I have just joined the forum. I recently started my own bookkeeping business and have decided that I wish to be selective in the work I accept, namely only one or two high value accounts. This is because of recent experience and what appears to me to be the large amount of time spent for little return on many small accounts. The other reason is that I want to be a bookkeeper rather than a salesman.
Does anyone have any suggestions on how to selectively market to this end?
Unfortunately you have to be a salesman to do your marketing! People will not come knocking on your door by chance. You have to promote yourself to your chosen audience.
High value accounts will be very hard, if not impossible to come by, as they will have their own staff to do the job for them in house. Plus they would want you to work on a full time basis for their work and not others and may well chose a firm of accountants in the first place.
Marketing is a hard slog, website and SEO, mailshots, letters, word of mouth, networking, knocking on doors.
The other issue about having a few high value clients is how you sustain yourself if one were to move their business elsewhere, or indeed in this climate, disappear altogether.
The good thing about having many smaller clients is that it spreads that risk.

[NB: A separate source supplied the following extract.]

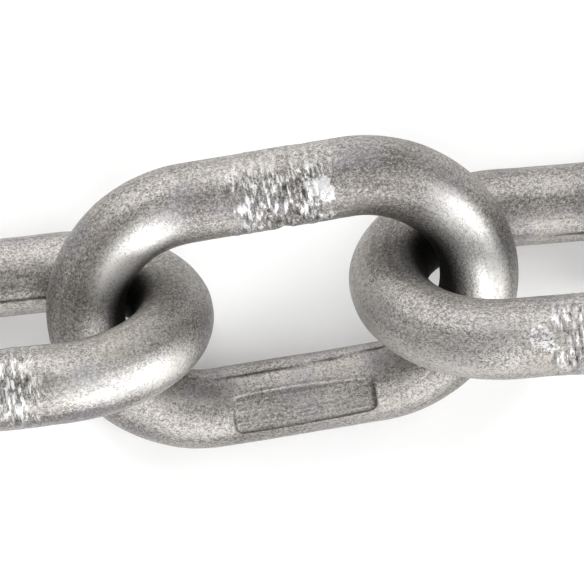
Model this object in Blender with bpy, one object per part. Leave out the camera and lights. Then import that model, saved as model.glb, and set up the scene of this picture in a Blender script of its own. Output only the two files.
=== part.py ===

The views expressed in this post are my own personal (HRA protected) views, and are not representative of any organisation I have any involvement with.
Hi Robin, I have decided myself to work Full Time employed as a bookkeeper and to have small bookkeping jobs as a bonus to my job as such is this not an option to you?
Good luck with your new business! My own practice has been going for a little while now and the experience I've had echoes the other comments here about many smallva few large clients.
Small clients often provide a rich and varied - but not too complex - selection of real-life accounting problems. These are great for building your experience. Real life is what the academic bookkeeping syllabus doesn't do much to prepare you for, so your early learning curve is quite likely to be fairly steep. (It certainly was for me, anyway).
So - starting out - you might find that it's helpful to consolidate your knowledge and abilities first with small clients - which should, in turn, make you more attractive to higher-value clients. Small or large, though, clients need to trust you as a professional. The further you get up that practical learning curve, the easier you'll find it to engender that trust.